諸大名は将軍の家臣ですが、御三家御三卿は家臣ではありません。お城(江戸城)へ上がるときの決まりも、将軍に対面するときの決まりも、家臣である諸大名に較べれば特段に優遇されていて緩やかです。
それは御三家や御三卿だからであって、その人個人に許されているのではないのです。定信は自分が生まれた田安という家に許された特権だったのだから、その家を出てしまえば将軍にとってはただの家臣の一人になった、ということに気づいていなかったようです。
厳粛な評定の席で「何々されよ」ときたのでは、雰囲気は冷たいものになります。緊張してそうなるのではない。白けているのです。
世間知らずの坊ちゃん一人が白けに気づいていない。いまでいう「KY」です。
坊ちゃん育ちで、根は天真爛漫かというと、隠密を使うのに、その隠密が信用できず、さらに隠密をつけるという疑り深い性質でもあったらしい。
若くして老中首座に推挙されたのは、将軍家の血を引いていたからではありません。白河藩主時代、財政を建て直した手腕を、とくに御三家が揃って評価した結果です。御三家、取り分け尾張は田沼に恨み骨髄のものがあったので、余計強く推挙したようです。
定信が白河藩主となったのは天明の大飢饉の最中、天明三年(1783年)のことです。飢饉に苦しむ領民を救うため、定信はみずから率先して倹約に努め、素早く食料救済措置を行ないました。結果、白河藩では餓死者が出なかったといわれています。
天明の大飢饉では東北地方における被害が取り分け大きかったのですから、これは特筆すべきことかもしれません。
しかし、このときの食料救済措置は市場の米を買いあさるという方法だったため、米価の急騰を招き、他藩では餓死者が増える、という結果を招いてしまったのです。
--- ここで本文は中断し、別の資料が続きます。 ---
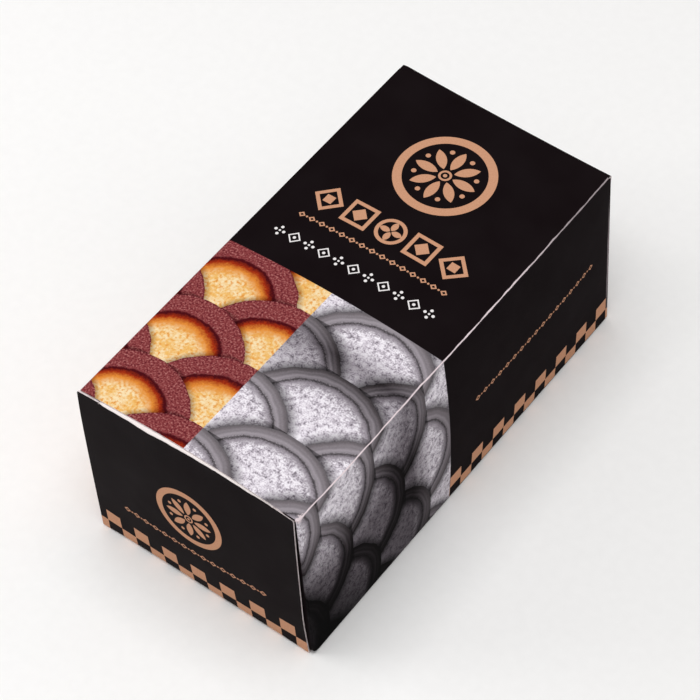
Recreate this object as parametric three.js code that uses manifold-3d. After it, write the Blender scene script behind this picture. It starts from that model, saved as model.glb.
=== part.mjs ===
// A shut folding carton for a small sponge cake: one blank of printed board, folded into a sleeve
// and closed at both ends by a tucked panel. It can't be seen into, so it is one solid.
//
// Millimetres, +Z up. The origin is the middle of the bottom, and the front end faces -Y.
// The front closing panel hinges on the bottom and tucks in under the top panel.
// The back one hinges on the top and tucks in over the bottom panel.

import * as THREE from 'three';
import Module from 'manifold-3d';

// Driving dimensions
const LENGTH = 130;
const WIDTH = 66;
const HEIGHT = 57.5;
const BOARD = 0.4;
const FOLD_RADIUS = 0.7;

// How far the filled panels swell between their folds
const FRONT_EDGE_BOW = 2.2;
const TOP_CROWN = 0.8;
const SIDE_SWELL = 1.3;
const END_SWELL = 1.5;

// The closing panels
const CLOSURE_INSET = 0.5;
const LIP_SETBACK = 0.8;
const LIP_SETBACK_AT_CORNER = 0.15;
const SHOULDER_DROP = 0.25;
const NOTCH_LENGTH = 2.4;
const NOTCH_HEIGHT = 2.0;
const NOTCH_DEPTH = 0.9;

// How finely the curved faces are divided
const STATIONS = 20;
const SIDE_STEPS = 8;
const TOP_STEPS = 14;
const END_RINGS = 8;
const ARC_STEPS = 3;

const HALF_L = LENGTH / 2;
const HALF_W = WIDTH / 2;
const HALF_H = HEIGHT / 2;
// How far a cutter reaches past the board
const PAST = 4;

// The colour of the black ink on coated board
const INK_BLACK = 0x1b1517;
const INK_ROUGHNESS = 0.5;

const wasm = await Module();
wasm.setup();

// A parabola that is 1 in the middle of a span and 0 at its ends
function hump(position, half) {
  const share = position / half;
  return Math.max(0, 1 - share * share);
}

// How high the top panel stands over its folds: held down at the back, free at its front edge
function topRise(x, y) {
  const towardsFront = (1 - y / HALF_L) / 2;
  return hump(x, HALF_W) * (FRONT_EDGE_BOW * towardsFront + TOP_CROWN * hump(y, HALF_L));
}

function sideSwell(y, z) {
  return SIDE_SWELL * hump(y, HALF_L) * hump(z - HALF_H, HALF_H);
}

function endSwell(x, z) {
  return END_SWELL * hump(x, HALF_W) * hump(z - HALF_H, HALF_H);
}

// The two ends are drawn as the front one. The back one is that turned half round, about the
// carton's middle line across its width, so that its hinge comes on top.
const FRONT = {
  place: ([x, y, z]) => [x, y, z],
  rise: (x) => topRise(x, -HALF_L),
};
const BACK = {
  place: ([x, y, z]) => [x, -y, HEIGHT - z],
  rise: () => 0,
};

function steps(from, to, count) {
  return Array.from({ length: count + 1 }, (_, i) => from + ((to - from) * i) / count);
}

// Points of a quarter circle, from one angle to another, counted in quarter turns
function quarter(centreA, centreB, fromTurn, toTurn) {
  return steps(fromTurn, toTurn, ARC_STEPS).map((turn) => {
    const angle = (turn * Math.PI) / 2;
    return [centreA + FOLD_RADIUS * Math.cos(angle), centreB + FOLD_RADIUS * Math.sin(angle)];
  });
}

// A closed solid through rings of equal length. The last point of a ring sees all its others.
function loft(rings) {
  const size = rings[0].length;
  const faces = [];
  for (let ring = 0; ring + 1 < rings.length; ring += 1) {
    for (let i = 0; i < size; i += 1) {
      const here = ring * size + i;
      const next = ring * size + ((i + 1) % size);
      faces.push([here, next, next + size], [here, next + size, here + size]);
    }
  }
  const top = (rings.length - 1) * size;
  for (let i = 0; i + 2 < size; i += 1) {
    faces.push([size - 1, i + 1, i], [top + size - 1, top + i, top + i + 1]);
  }
  const points = rings.flat();
  const outward = enclosedVolume(points, faces) > 0 ? faces : faces.map(([a, b, c]) => [a, c, b]);
  const mesh = new wasm.Mesh({
    numProp: 3,
    vertProperties: new Float32Array(points.flat()),
    triVerts: new Uint32Array(outward.flat()),
  });
  return new wasm.Manifold(mesh);
}

// Positive where the faces point out
function enclosedVolume(points, faces) {
  const [a, b, c] = [new THREE.Vector3(), new THREE.Vector3(), new THREE.Vector3()];
  return faces.reduce((sum, [i, j, k]) => {
    a.fromArray(points[i]);
    b.fromArray(points[j]);
    c.fromArray(points[k]);
    return sum + a.dot(b.cross(c)) / 6;
  }, 0);
}

// The sleeve's outline at one place along its length
function sleeveRing(y) {
  const low = FOLD_RADIUS;
  const high = HEIGHT - FOLD_RADIUS;
  const wide = HALF_W - FOLD_RADIUS;
  const inner = (from, to, count) => steps(from, to, count).slice(1, -1);
  const outline = [
    ...quarter(wide, low, -1, 0),
    ...inner(low, high, SIDE_STEPS).map((z) => [HALF_W + sideSwell(y, z), z]),
    ...quarter(wide, high, 0, 1),
    ...inner(wide, -wide, TOP_STEPS).map((x) => [x, HEIGHT + topRise(x, y)]),
    ...quarter(-wide, high, 1, 2),
    ...inner(high, low, SIDE_STEPS).map((z) => [-HALF_W - sideSwell(y, z), z]),
    ...quarter(-wide, low, 2, 3),
  ];
  return outline.map(([x, z]) => [x, y, z]);
}

// The sleeve's outline drawn in towards the middle of one end, where the closing panel swells
function endRing(way, share) {
  return sleeveRing(way * HALF_L).map(([x, y, z]) => {
    const [nearX, nearZ] = [x * share, HALF_H + (z - HALF_H) * share];
    return [nearX, y + way * endSwell(nearX, nearZ), nearZ];
  });
}

function filledSleeve() {
  const shares = steps(0, 1, END_RINGS).slice(1, -1);
  const front = shares.map((share) => endRing(-1, share));
  const back = shares.map((share) => endRing(1, share)).reverse();
  return loft([...front, ...steps(-HALF_L, HALF_L, STATIONS).map(sleeveRing), ...back]);
}

// A cutter that runs across an end, with its section given for each place across
function crossCutter(end, wide, section) {
  const rings = steps(-wide, wide, TOP_STEPS).map((x) =>
    section(x).map(([y, z]) => end.place([x, y, z])),
  );
  return loft(rings);
}

// Rounds the fold that the closing panel hinges on
function hingeFold(end) {
  const section = [
    ...quarter(FOLD_RADIUS - HALF_L, FOLD_RADIUS, 2, 3),
    [FOLD_RADIUS - HALF_L, -PAST],
    [-HALF_L - PAST, FOLD_RADIUS],
  ];
  return crossCutter(end, HALF_W + PAST, () => section);
}

// Rounds the fold of the tuck flap, just under the free edge of the panel over it
function tuckFold(end) {
  return crossCutter(end, HALF_W + PAST, (x) => {
    const under = HEIGHT - BOARD + end.rise(x);
    const corner = quarter(FOLD_RADIUS - HALF_L, under - FOLD_RADIUS, 2, 1);
    return [[-HALF_L - PAST, under - FOLD_RADIUS], ...corner, [-HALF_L - PAST, under]];
  });
}

// Sets that free edge back from the closing panel's face
function lipTrim(end) {
  return crossCutter(end, HALF_W + PAST, (x) => {
    const under = HEIGHT - BOARD + end.rise(x);
    const middle = (LIP_SETBACK - LIP_SETBACK_AT_CORNER) * hump(x, HALF_W);
    const edge = LIP_SETBACK_AT_CORNER + middle - HALF_L;
    const [low, high] = [under - SHOULDER_DROP / 2, under + PAST];
    return [[edge, high], [edge, low], [-HALF_L - PAST, low], [-HALF_L - PAST, high]];
  });
}

// A cutter at one side of an end, with its outline in X and Y
function sideCutter(end, side, low, high, outline) {
  const ring = (z) => outline.map(([x, y]) => end.place([side * x, y, z]));
  return loft([ring(low), ring(high)]);
}

// The step at the closing panel's side edge, beside the dust flap's rounded fold
function sideStep(end, side) {
  const flap = BOARD - HALF_L;
  const edge = HALF_W - CLOSURE_INSET;
  return sideCutter(end, side, -PAST, HEIGHT - BOARD - SHOULDER_DROP, [
    ...quarter(HALF_W - FOLD_RADIUS, flap + FOLD_RADIUS, 0, -1).filter(([x]) => x > edge),
    [edge, flap],
    [edge, flap - PAST],
    [HALF_W + PAST, flap - PAST],
    [HALF_W + PAST, flap + FOLD_RADIUS],
  ]);
}

// The relief notch where the dust flap's fold meets the hinge
function cornerNotch(end, side) {
  const section = [
    [-HALF_L, NOTCH_HEIGHT],
    [NOTCH_LENGTH - HALF_L, 0],
    [NOTCH_LENGTH - HALF_L, -PAST],
    [-HALF_L - PAST, -PAST],
    [-HALF_L - PAST, NOTCH_HEIGHT],
  ];
  const ring = (x) => section.map(([y, z]) => end.place([side * x, y, z]));
  return loft([ring(HALF_W - NOTCH_DEPTH), ring(HALF_W + PAST)]);
}

function cartonSolid() {
  const cutters = [FRONT, BACK].flatMap((end) => [
    hingeFold(end),
    tuckFold(end),
    lipTrim(end),
    ...[-1, 1].flatMap((side) => [sideStep(end, side), cornerNotch(end, side)]),
  ]);
  return cutters.reduce((solid, cutter) => solid.subtract(cutter), filledSleeve());
}

function geometryOf(solid) {
  const { numProp, vertProperties, triVerts } = solid.getMesh();
  const geometry = new THREE.BufferGeometry();
  geometry.setAttribute('position', new THREE.BufferAttribute(vertProperties, numProp));
  geometry.setIndex(new THREE.BufferAttribute(triVerts, 1));
  geometry.computeVertexNormals();
  return geometry;
}

const printedBoard = new THREE.MeshStandardMaterial({
  color: INK_BLACK,
  roughness: INK_ROUGHNESS,
  metalness: 0,
});

const carton = new THREE.Mesh(geometryOf(cartonSolid()), printedBoard);
carton.name = 'carton';

const group = new THREE.Group();
group.add(carton);

export default group;
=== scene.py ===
"""A shut folding carton of a small sponge cake: its folded board, its print and its worn folds, with a
painted highlight along each side's rear fold and painted shade on the front dust flaps.

Shapes are drawn in millimetres on the flat blank and then folded. The front end faces -Y, +Z is up,
and the origin is the middle of the bottom. Each panel is a closed sheet of board with a printed face,
a bare back and cut edges.
"""

import logging
import math
from dataclasses import dataclass
from enum import Enum, IntEnum
from functools import partial, reduce
from typing import Callable, Optional, Sequence, Union

import bpy
import numpy as np
from mathutils import Matrix, Vector


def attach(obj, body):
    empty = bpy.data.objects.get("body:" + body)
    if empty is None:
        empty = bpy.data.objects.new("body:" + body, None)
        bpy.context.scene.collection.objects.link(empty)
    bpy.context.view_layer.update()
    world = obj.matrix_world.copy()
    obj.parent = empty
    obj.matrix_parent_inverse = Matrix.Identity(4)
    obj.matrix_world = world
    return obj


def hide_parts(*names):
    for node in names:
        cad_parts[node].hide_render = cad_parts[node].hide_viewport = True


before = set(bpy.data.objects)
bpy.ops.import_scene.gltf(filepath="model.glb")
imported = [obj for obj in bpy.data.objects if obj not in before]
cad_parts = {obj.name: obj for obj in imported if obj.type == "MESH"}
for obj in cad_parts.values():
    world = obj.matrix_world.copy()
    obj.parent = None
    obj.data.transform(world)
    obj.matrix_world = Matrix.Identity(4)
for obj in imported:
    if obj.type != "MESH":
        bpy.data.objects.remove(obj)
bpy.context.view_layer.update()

MM = 0.001
LOG = logging.getLogger("cake_carton")
CAD_NODE = "carton"
BODY = "root"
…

白河藩がとった措置の火の粉を被らなかった御三家は、天晴れ天晴れと手を打ちましたが、たかだか一藩における功績が全国に通用するものかどうか、と醒めた目で見る人たちもおりました。
宮崎県でそれなりの腕を揮ったからといって、国全体を託すのに値するかどうかは疑問だ、と考えるのと一緒です。
老中就任後六年の寛政五年、定信は失脚します。定信の倹約策は庶民には不人気な政策でしたが、解任の理由は政策の失敗ではありません。
世が世なれば、みずからが就いていたであろう将軍の座にいたのは一橋治済の息子・家斉でした。この家斉が父・治済を、将軍経験者にしか許されない「大御所」として遇しようと望んだのに対して、定信が反対したのが直接の原因です。
解任されたものの、定信が行なおうとした改革の精神は幕末まで引き継がれます。
失脚後十九年、定信は白河藩主の座を退き、隠居して「樂翁」と号します。「樂」という字に、人生では肩の力を抜くことがもっとも肝要だと気づいた定信を見るような気がします。この時期に先の梨を見ていたら、違った内容になっていたのではないかと思います。
「松平樂翁公霊域」と記された深川・霊巌寺の定信廟です。鉄門には鍵がかけられていて、遠巻きに見るしかありません。警戒が厳重なのは将軍家の血筋だからでしょうか。
※定信の自画像は三重県桑名市にある鎮国守国神社所蔵のものです。奥州の藩主の遺品がなにゆえに桑名にあるかというと、定信の家系(久松松平家・家康の異父弟)の祖・定勝は元々桑名藩主であり、定信の嫡男・定永のときに桑名藩に戻ることになったからです。